13.2 If you are more than one person, each of you has joint and several obligations under these terms.
13.3 If any of these terms are unenforceable as drafted:
13.3.1 it will not affect the enforceability of any other of these terms; and
13.3.2 if it would be enforceable if amended, it will be treated as so amended.
13.4 We may treat you as insolvent if:
13.4.1 you are unable to pay your debts as they fall due; or
13.4.2 you (or any item of your property) become the subject of: a. any formal insolvency procedure (examples of which include receivership, liquidation, administration, voluntary arrangements (including a moratorium) or bankruptcy); b. any application or proposal for any formal insolvency procedure; or c. any application, procedure or proposal overseas with similar effect or purpose.
13.5 All brochures, catalogues and other promotional materials are to be treated as illustrative only. Their contents form no part of any contract between us and you should not rely on them in entering into any contract with us.
13.6 Any notice by either of us which is to be served under these terms may be served by leaving it at or by delivering it to (by first class post or by fax) the other’s registered office or principal place of business.
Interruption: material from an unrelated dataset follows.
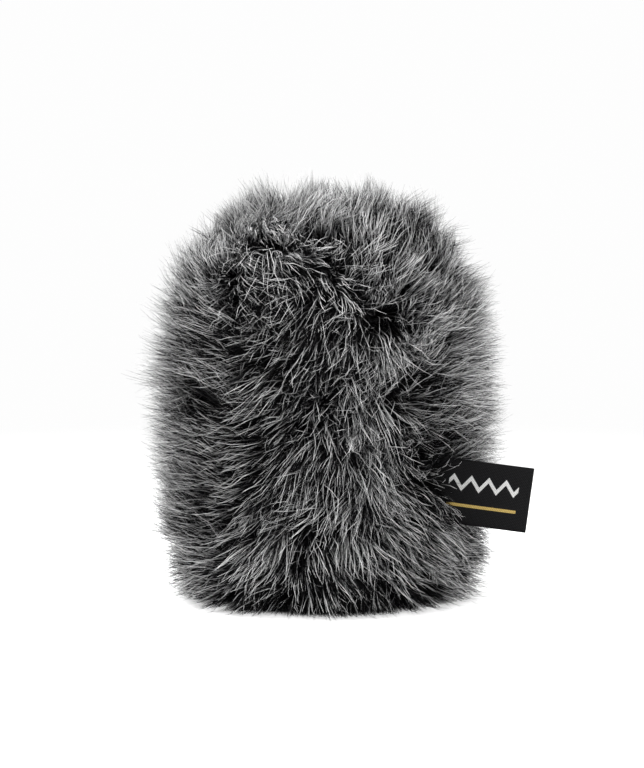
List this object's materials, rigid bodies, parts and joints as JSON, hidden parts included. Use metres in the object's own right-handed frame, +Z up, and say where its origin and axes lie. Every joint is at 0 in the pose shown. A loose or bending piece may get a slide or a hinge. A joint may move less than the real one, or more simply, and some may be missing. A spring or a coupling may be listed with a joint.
{
  "type": "furry windscreen",
  "caption": "Furry microphone windscreen: a sewn long-pile fur cover over a cored foam body, with a rubber grip collar in its mouth and a folded woven side label.",
  "frame": {"origin": "centre of the microphone bore at the mouth, on the surface the windscreen stands on", "axes": "+Z up the bore and away from the mouth, -Y to the front, +X to the side the label is on"},
  "size_m": [0.088, 0.08, 0.096],
  "materials": {
    "fur": "matte",
    "thread": "matte",
    "base_cloth": "matte",
    "binding_tape": "matte",
    "elastic": "matte",
    "collar_rubber": "satin",
    "foam": "matte",
    "label_ribbon": "matte"
  },
  "bodies": {
    "windscreen": {"fur_front_panel": "fur", "fur_rear_right_panel": "fur", "fur_rear_left_panel": "fur", "fur_crown_panel": "fur", "seam_front_right": "thread", "seam_front_left": "thread", "seam_rear": "thread", "seam_crown": "thread", "base_panel": "base_cloth", "seam_base": "thread", "mouth_binding": "binding_tape", "binding_stitches": "thread", "mouth_elastic": "elastic", "grip_collar": "collar_rubber", "foam_sleeve": "foam", "foam_nose": "foam", "label_tail": "label_ribbon"},
    "side_label": {"label": "label_ribbon"}
  },
  "joints": [
    {"name": "label_flap", "type": "hinge", "parent": "windscreen", "child": "side_label", "pos_m": [0.02494, -0.0144, 0.0274], "axis": [0.134, 0, 0.991], "range_deg": [-20, 20], "stiffness_Nm_per_rad": 0.002}
  ]
}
All such notices must be signed.
13.7 No contract will create any right enforceable (by virtue of the Contracts (Rights of Third Parties) Act 1999) by any person not identified as the buyer or seller.
13.8 The only statements upon which you may rely in making the contract with us, are those made in writing by someone who is our authorised representative and either:
13.8.1 contained in our estimate (or any covering letter) and not withdrawn before the contract is made; or
13.8.2 which expressly state that you may rely on them when entering into the contract.
13.9 Nothing in these terms affects or limits our liability for fraudulent misrepresentation. Samples 14 Any samples requested will be invoiced to you on despatch and will be credited in full provided they are returned to us unused within thirty days of delivery otherwise the price, including any applicable post and packing and VAT becomes immediately payable.